How long does the sale process take? From submission of the supporting documentation to money in your account: typically 3 – 10 working days. It depends on the completeness of the documentation, the complexity of the case, and the depth of debtor due diligence needed. Straightforward, well-documented cases can complete in 3 days.

How long does litigation take? Pre-action correspondence: 1 – 3 months. Money Claim Online claim issue to default judgment (where the debtor does not respond): 4 – 8 weeks. Where the debtor defends: 6 – 18 months to trial, plus appeal time if used. Subsequent enforcement: another 3 – 18 months depending on the debtor's situation and the enforcement route chosen. A statutory demand can shortcut all of this for undisputed debts.

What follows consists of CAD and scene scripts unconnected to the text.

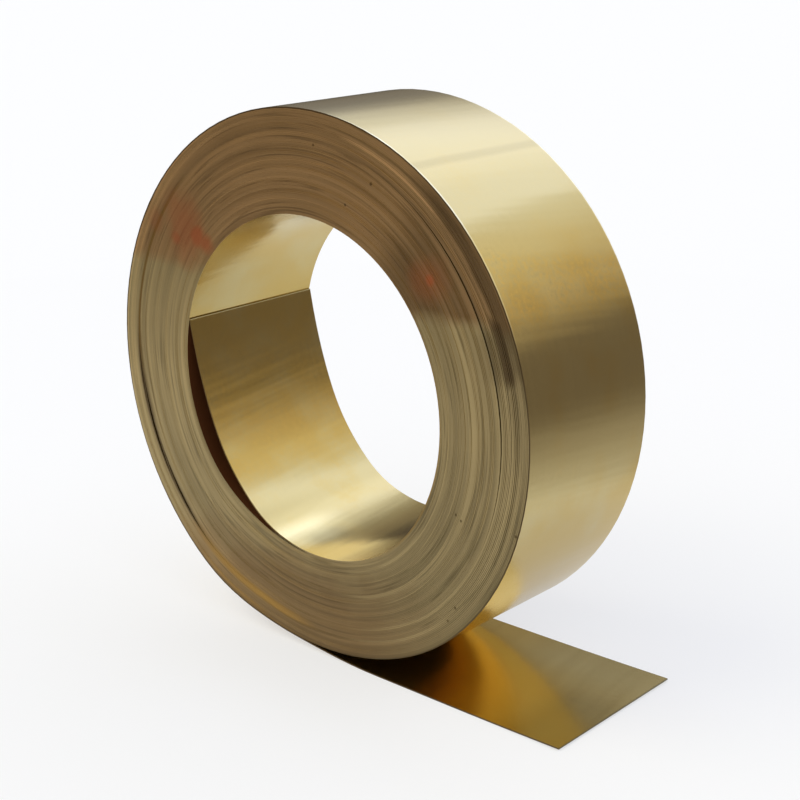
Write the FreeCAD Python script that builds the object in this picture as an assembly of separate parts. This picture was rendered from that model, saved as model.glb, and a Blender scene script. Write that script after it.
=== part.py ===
"""Roll of brass strip, standing on its rim, with both ends of the strip free.

Frame, in millimetres: the origin is on the roll's axis, halfway along the strip's width.
+Y runs along the axis, +X towards the strip's outer end, +Z up.
Angles are measured in the X-Z plane from +X towards +Z.
"""
import FreeCAD
import Part
import math
import os

# The strip
STRIP_WIDTH = 50.0
STRIP_THICKNESS = 0.4

# The roll. The pitch from turn to turn is the strip's thickness and a film of air.
BORE_DIAMETER = 100.0
TURN_AIR = 0.02
TURNS = 70

# How far each turn's edges stand out of line with the next, and how far the whole winding wandered.
# The slit edges are rounded, so each turn slopes to the next one's edge.
TURN_STAGGER = 0.1
WINDING_WANDER = 0.12
WANDER_TURNS = 31.0
STAGGER_STRIDE = 7
STAGGER_LEVELS = 5
EDGE_ROUNDING = 0.06

# Where the winding has sprung open: the turns outside the gap, its width, and the angle where it is widest
SPRUNG_GAPS = (
    (12, 1.0, 172.0),
    (21, 0.5, 15.0),
)

# The outer end leaves the roll at its lowest point and lies flat
OUTER_END_REACH = 88.5
OUTER_TURN_SLACK = 0.9

# The inner end peels off the bore, bows inwards and leans back on the bore's wall. Each pair is an angle,
# from the peel to the tip, and the space left there between the wall and the strip's back.
INNER_END_PEEL_ANGLE = -72.0
INNER_END_STAND_OFF = (
    (-96.0, 1.0),
    (-115.0, 1.9),
    (-133.0, 4.0),
    (-150.0, 5.4),
    (-162.0, 6.4),
    (-174.0, 5.5),
    (-186.0, 3.0),
    (-198.5, 0.3),
)

TURN_PITCH = STRIP_THICKNESS + TURN_AIR
BORE_RADIUS = BORE_DIAMETER / 2
ROLL_RADIUS = BORE_RADIUS + TURNS * TURN_PITCH
HALF_WIDTH = STRIP_WIDTH / 2
LOWEST_ANGLE = -90.0
CUT_MARGIN = 5.0


def point(x, z, y=0.0):
    """A point in the row's frame, from its place in the X-Z plane."""
    return FreeCAD.Vector(x, y, z)


def polar(radius, degrees, centre=FreeCAD.Vector(0, 0, 0)):
    """A point in the X-Z plane at a radius and an angle about a centre."""
    a = math.radians(degrees)
    return centre + point(radius * math.cos(a), radius * math.sin(a))


def turn_shift(turn):
    """How far a turn stands along the axis from the middle of the width."""
    level = (turn * STAGGER_STRIDE) % STAGGER_LEVELS - (STAGGER_LEVELS - 1) / 2
    stagger = TURN_STAGGER * level / ((STAGGER_LEVELS - 1) / 2)
    return stagger + WINDING_WANDER * math.sin(2 * math.pi * turn / WANDER_TURNS)


def disc(radius, centre=FreeCAD.Vector(0, 0, 0)):
    """A solid cylinder along Y, longer than the roll is wide."""
    length = STRIP_WIDTH + 2 * CUT_MARGIN
    return Part.makeCylinder(radius, length, centre - point(0, 0, length / 2), FreeCAD.Vector(0, 1, 0))


def wound_body():
    """All the turns as one turned solid: each turn is a step on both ends."""
    near = []
    far = []
    for turn in range(TURNS):
        inside = BORE_RADIUS + turn * TURN_PITCH
        rounding = EDGE_ROUNDING if turn < TURNS - 1 else 0.0
        shift = turn_shift(turn)
        for radius in (inside, inside + TURN_PITCH - rounding):
            near.append((radius, shift - HALF_WIDTH))
            far.append((radius, shift + HALF_WIDTH))
    outline = [FreeCAD.Vector(r, y, 0) for r, y in near + far[::-1]]
    section = Part.Face(Part.makePolygon(outline + outline[:1]))
    return section.revolve(FreeCAD.Vector(0, 0, 0), FreeCAD.Vector(0, 1, 0), 360)


def sprung_gap(turns_outside, width, degrees):
    """A crescent under the turns that have sprung away, open at one side of the roll."""
    radius = ROLL_RADIUS - turns_outside * TURN_PITCH
    return disc(radius).cut(disc(radius, polar(-width, degrees)))


def quadrant(first_degrees):
    """A block with one edge on the axis, which covers 90 degrees from the angle given."""
    size = ROLL_RADIUS + CUT_MARGIN
    length = STRIP_WIDTH + 2 * CUT_MARGIN
    block = Part.makeBox(size, length, size, point(0, 0, -length / 2))
    block.rotate(FreeCAD.Vector(0, 0, 0), FreeCAD.Vector(0, 1, 0), -first_degrees)
    return block


def outer_turn_relief():
    """What the roll lacks past the place where its outermost turn has left it."""
    step = TURN_PITCH + OUTER_TURN_SLACK
    return quadrant(LOWEST_ANGLE).cut(disc(ROLL_RADIUS, polar(-step, LOWEST_ANGLE)))


def inner_turn_relief():
    """What the bore gains behind the inner end, where the innermost turn has left it."""
    return quadrant(INNER_END_PEEL_ANGLE - 90).common(disc(BORE_RADIUS + TURN_PITCH))


def outer_end():
    """The free outer end, flat from under the axis to its cut edge."""
    corner = point(0, -ROLL_RADIUS, turn_shift(TURNS - 1) - HALF_WIDTH)
    return Part.makeBox(OUTER_END_REACH, STRIP_WIDTH, STRIP_THICKNESS, corner)


def inner_end():
    """The free inner end: a strip bent through its stand-offs, tangent to the bore where it peels off."""
    leaving = polar(1.0, INNER_END_PEEL_ANGLE - 90)

    def bent(places):
        """One face of the strip, as a smooth curve through places."""
        curve = Part.BSplineCurve()
        free = [False] * (len(places) - 1)
        curve.interpolate(Points=places, Tangents=[leaving] * len(places), TangentFlags=[True] + free)
        return curve

    back_places = [polar(BORE_RADIUS + STRIP_THICKNESS, INNER_END_PEEL_ANGLE)]
    back_places += [polar(BORE_RADIUS - gap, degrees) for degrees, gap in INNER_END_STAND_OFF]
    back = bent(back_places)
    face_places = []
    for place in back_places:
        along = back.tangent(back.parameter(place))[0]
        inwards = FreeCAD.Vector(0, 1, 0).cross(along).normalize()
        face_places.append(place + inwards * STRIP_THICKNESS)
    face = bent(face_places)
    ends = [Part.makeLine(back_places[k], face_places[k]) for k in (0, -1)]
    section = Part.Face(Part.Wire(Part.__sortEdges__([back.toShape(), face.toShape()] + ends)))
    section.translate(point(0, 0, turn_shift(0) - HALF_WIDTH))
    return section.extrude(FreeCAD.Vector(0, STRIP_WIDTH, 0))


def brass_strip_roll():
    """The whole roll: one length of strip, so one solid."""
    hollows = [sprung_gap(*gap) for gap in SPRUNG_GAPS]
    hollows += [outer_turn_relief(), inner_turn_relief()]
    roll = wound_body()
    for hollow in hollows:
        roll = roll.cut(hollow)
    return roll.fuse([outer_end(), inner_end()])


os.makedirs("parts", exist_ok=True)
brass_strip_roll().exportStep("parts/brass_strip_roll.step")
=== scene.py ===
"""A roll of brass strip standing on its rim: one length, wound on itself, with both ends free.

Metres, in the part's own frame: the origin is on the roll's axis, halfway along the strip's width,
+X points towards the strip's outer end, +Y runs along the axis and +Z is up.
Angles round the axis are in degrees from +X towards +Z. A turn of the strip is counted from the
place where its inner end leaves the bore's wall.
"""
import math

import bmesh
import bpy
from bpy.props import FloatProperty, FloatVectorProperty, IntProperty, PointerProperty
from mathutils import Matrix, Vector


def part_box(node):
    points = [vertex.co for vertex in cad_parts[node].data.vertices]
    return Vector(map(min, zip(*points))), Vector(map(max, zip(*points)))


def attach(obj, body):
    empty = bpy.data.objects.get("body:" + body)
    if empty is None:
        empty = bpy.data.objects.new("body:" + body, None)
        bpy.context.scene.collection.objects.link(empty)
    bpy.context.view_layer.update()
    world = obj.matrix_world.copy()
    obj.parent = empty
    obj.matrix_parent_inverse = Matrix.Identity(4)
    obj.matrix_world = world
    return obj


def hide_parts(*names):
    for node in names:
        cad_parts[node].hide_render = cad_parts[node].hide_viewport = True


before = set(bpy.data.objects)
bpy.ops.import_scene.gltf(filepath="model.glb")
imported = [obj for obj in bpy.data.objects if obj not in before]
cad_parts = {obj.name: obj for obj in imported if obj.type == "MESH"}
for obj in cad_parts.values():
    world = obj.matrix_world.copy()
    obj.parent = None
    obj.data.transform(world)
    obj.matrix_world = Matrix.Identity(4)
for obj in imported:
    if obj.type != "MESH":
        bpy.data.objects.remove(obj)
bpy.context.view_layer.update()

bl_info = {
    "name": "Wound brass strip",
    "version": (1, 0, 0),
    "blender": (4, 5, 0),
    "location": "3D View > Sidebar > Brass Roll",
    "description": "Winds a roll of brass strip and sets it on a pale studio floor",
    "category": "Add Mesh",
}

MM = 0.001
PIECE_NAME = "wound_brass_strip"
CAD_NODE = "brass_strip_roll"
CAD_BODY = "root"

# The way the strip runs, in degrees round the axis
START_ANGLE = -95.0
LAST_ROUND_ANGLE = -97.0
INNER_TIP_ANGLE = -196.2
INNER_TIP_TURN = (INNER_TIP_ANGLE - START_ANGLE) / 360.0
SHARP_DEGREES = 11.0

# The outer end: its points, and how far from the axis it reaches the floor and starts to rise
END_POINTS = 40
LANDING = 24 * MM
RISE_START = 50 * MM

# The roll has settled on its outer end: its wall is pressed inwards between these angles
SEAT_RIGHT = (-48.0, -97.0)
SEAT_LEFT_INSIDE = (-147.0, -112.0)
SEAT_LEFT_OUTSIDE = (-127.0, -100.0)
SEAT_SHARE_INSIDE = 0.78

# The outermost turns are slack: they bulge from this turn on, round this angle
BULGE_TURNS = (50.0, 66.0)
BULGE_ANGLE = 8.0
BULGE_SPAN = (80.0, 30.0)

# Where the winding has sprung open: turns under the gap, middle of the gap, and the half
# angles between which it closes
LEFT_GAP_TURNS = 55.2
LEFT_GAP_ANGLE = 203.0
LEFT_GAP_SPAN = (33.0, 10.0)
RIGHT_GAP_TURNS = 48.7
RIGHT_GAP_ANGLE = 20.0
RIGHT_GAP_SPAN = (46.0, 10.0)

# The left gap passes to turns further in on its lower side, over these angles from its middle
LEFT_GAP_SHIFT = 2.0
LEFT_GAP_SHIFT_SPAN = (-22.0, 20.0)

# How far the inner end stands off the bore's wall, from its tip to where it joins the wall,
# as shares of its way and of its widest gap
INNER_END_DEGREES = 118.0
INNER_END_STAND = (
    (0.0, 0.021), (0.0625, 0.394), (0.125, 0.661), (0.1875, 0.84), (0.25, 0.945), (0.3125, 0.982),
    (0.375, 0.958), (0.4375, 0.898), (0.5, 0.782), (0.5625, 0.608), (0.625, 0.4), (0.6875, 0.216),
    (0.75, 0.119), (0.8125, 0.068), (0.875, 0.021), (1.0, 0.0),
)

# How the turns' edges stand out of line: two patterns along the strip, as changes per turn and
# share, and one of soft bands round the roll, as its reach round, its climb per turn and its share
STAGGER_QUICK = (0.9, 0.12)
STAGGER_SLOW = (0.13, 1.0)
STAGGER_BANDS = (0.9, 0.3, 1.3)

# One side of the strip's section, as shares of the roll-over in from the edge and of half the
# thickness down from the outer face
SECTION_SIDE = ((1.2, 0.0), (0.33, 0.14), (0.0, 0.55), (0.0, 1.72), (0.16, 2.0))

# Noise on the rolled faces: scale, detail and roughness. The lines from the rolling mill are
# stretched: so many to a metre along the strip and across it
SPECKLE = (750.0, 3.0, 0.65)
CLOUD = (55.0, 2.0, 0.5)
WAVES = (120.0, 2.0, 0.5)
WAVES_SLANT = 0.12
WAVES_ACROSS = 0.1
DRAWN = (1.0, 2.0, 0.6)
DRAWN_ALONG = 12.0
DRAWN_ACROSS = 900.0
WAVE_HEIGHT = 0.13 * MM
GRAIN_HEIGHT = 0.02 * MM
GRAIN_STRENGTH = 0.2

# Turns at which the inner end, the outside and the first turn begin, and how far a face looks
# along the axis, towards it or away from it
EDGE_FACING = (0.2, 0.4)
INNER_END_TURNS = (-0.05, -0.13)
OUTSIDE_TURNS = (60.0, 62.0)
FIRST_TURN = (2.0, 1.0)
FACING_IN = (-0.3, -0.6)
FACING_OUT = (0.3, 0.6)

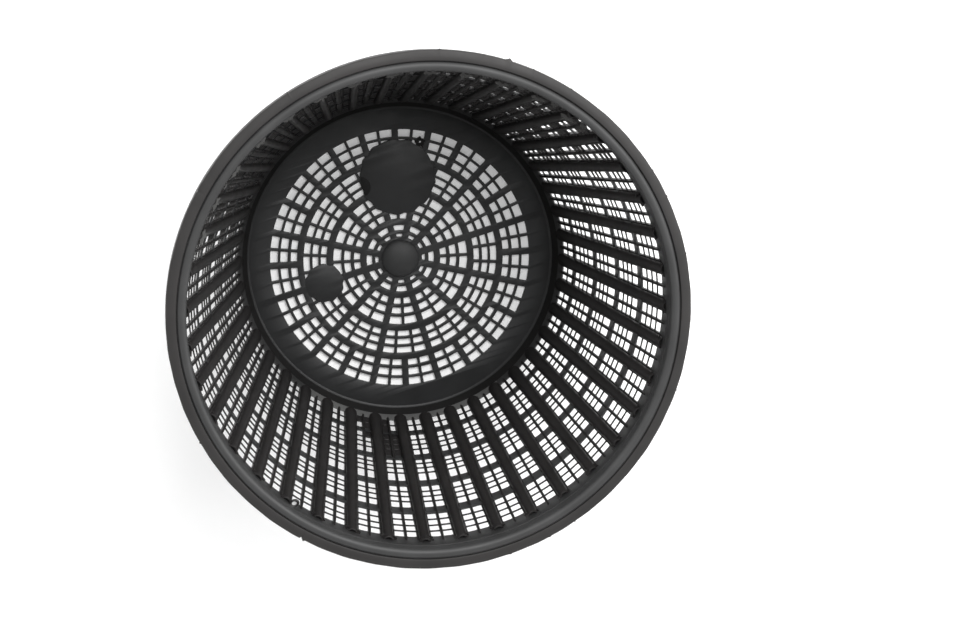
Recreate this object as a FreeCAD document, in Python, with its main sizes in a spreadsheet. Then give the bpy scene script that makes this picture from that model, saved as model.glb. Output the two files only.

What if the debtor pays the original creditor after the debt is sold? If the debtor has been given written notice of the assignment under section 136 of the Law of Property Act 1925, payment to the original creditor does not discharge the debt — the debtor must pay again to the new creditor, and may have to chase the original creditor for the misdirected payment. If the debtor has not had notice, payment to the original creditor does discharge the debt as against the assignee, who must then look to the original creditor for the proceeds. That is why prompt and clear notice is essential — we handle it for you.

What is the difference between debt sale and invoice finance / factoring? Debt sale targets individual overdue receivables. The buyer takes them outright at a discount. Invoice finance / factoring funds your operating receivables — the invoices you issue in the ordinary course of business that are not yet due — by way of an advance against face value plus a discount fee. Factoring becomes economically interesting at scale (typically £100,000+ per month of invoice flow) and is a cash-flow product, not an overdue-debt product. The two are not really substitutes.